Pale Blue eyes, said sweet Jane

Got some news about what happened to Jess' brother and his brother's girlfriend after he broke up with me. Rory moved out and in with a new girl, Natalie got her heart broken too, and even worse than I did. She is still living in Rory's dad's house with Jess. She's seeing someone. I think now that she's not with Rory, and I'm not with Jess, it would be fun to go out with her to the bar in Oshkosh. I like this one bar call the Lizard lounge. Go out me the fat one, her the skinny one, and just get shit faced. Hopefully I can not have to see Jess. I think he thinks I'm trying to get back with him. The furthest thing from my mind is getting back with him. I'm over him now.

All these things are interesting to me, but to you, well you could probably care less. I say that I'm over Jess, but really in the back of my head I'm thinking I can go out with Natalie in Oshkosh, and since she still lives with Jess, I would have to stay over at Jess' house and then would get to see him.
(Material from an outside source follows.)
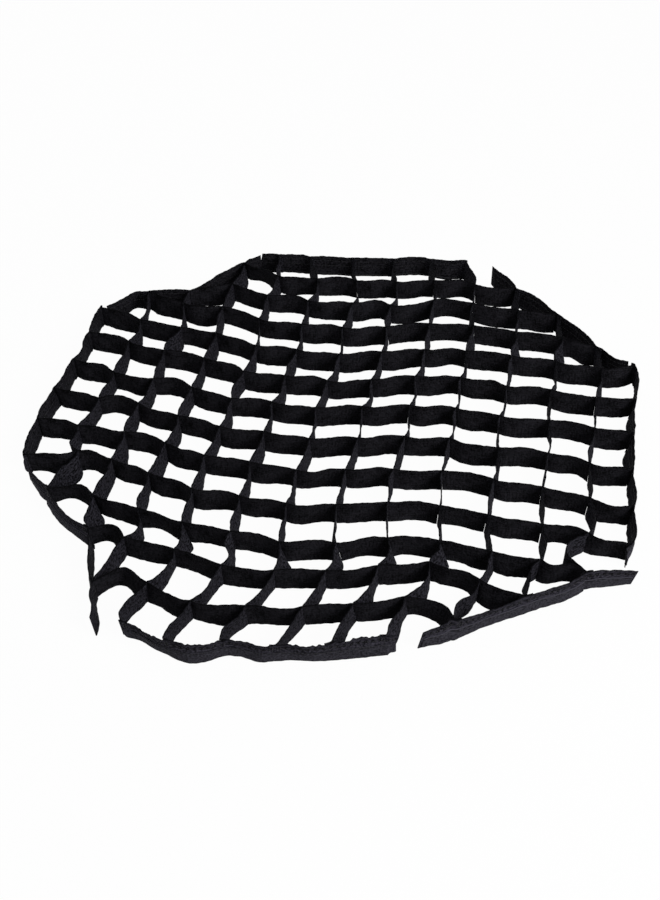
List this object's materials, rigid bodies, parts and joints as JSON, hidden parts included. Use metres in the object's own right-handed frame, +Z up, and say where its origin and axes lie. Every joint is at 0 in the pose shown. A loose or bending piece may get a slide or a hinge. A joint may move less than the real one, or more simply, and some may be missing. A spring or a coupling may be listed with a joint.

It would be awkward, and I wouldn't know what to say to him. I would defiantly make it seem like I was totally over him. I might even try to avoid him , and just try to pop my head in and just look at him for a second. Not even let him know I was there.

If Jess were to ask me to have sex I'd say yes, but if he were to ask me to be in a relationship I say hell no. Even if he asked me if it could back to how it was I would say no. I got to emotionally involved and he didn't. I got hurt he didn't. To get him to text me back, I had to make it clear I was not texting him in order to get him back. Which is true. I was just curious as to what happened between Natalie and Rory.

I just plugged in my MP3 player and nothing is coming up. It went dead, and the battery wasn't even all the way dead. Bullocks, I hope this one didn't take a shit on me. I paid 90 dollars for it. I didn't get insurance on it, so I can't send it back for a new one. I think they come with a year warranty that nothing will go wrong with them directly from the factory. So I can send it back and get a new if this one is defective. This one is hard to use, its a touch pad, and it never does what I want it to do when I touch its pad.

But, I'm going to go, and work on my Mp3 player, and spell check this blog. Now that I told the truth of how I feel. God, I would be mortified if Jesse read this blog. Thank God he never took an interest in my blog even when we were together, and my blogs were all about him. I still thing its weird that he never cared to read what I wrote about him.

2 comments:

elizabeth said...

Anna, you really need to find something constructive to do besides go to the clinic, blog, sleep etc. If you cannot get a job, atleast volunteer or something. Help with English as a second language, read to people in nursing homes, volunteer at the animal shelter...SOMETHING!! Now you are on a vicious treadmill and nothing will ever change unless you do SOMETHING!! I have become very fond of you just through reading your blog, I and many others I am sure want better for you! IMHO........

Sarcastic Bastard said...

I think it's weird too, but men are weird. I would want to know what somebody was writing about me.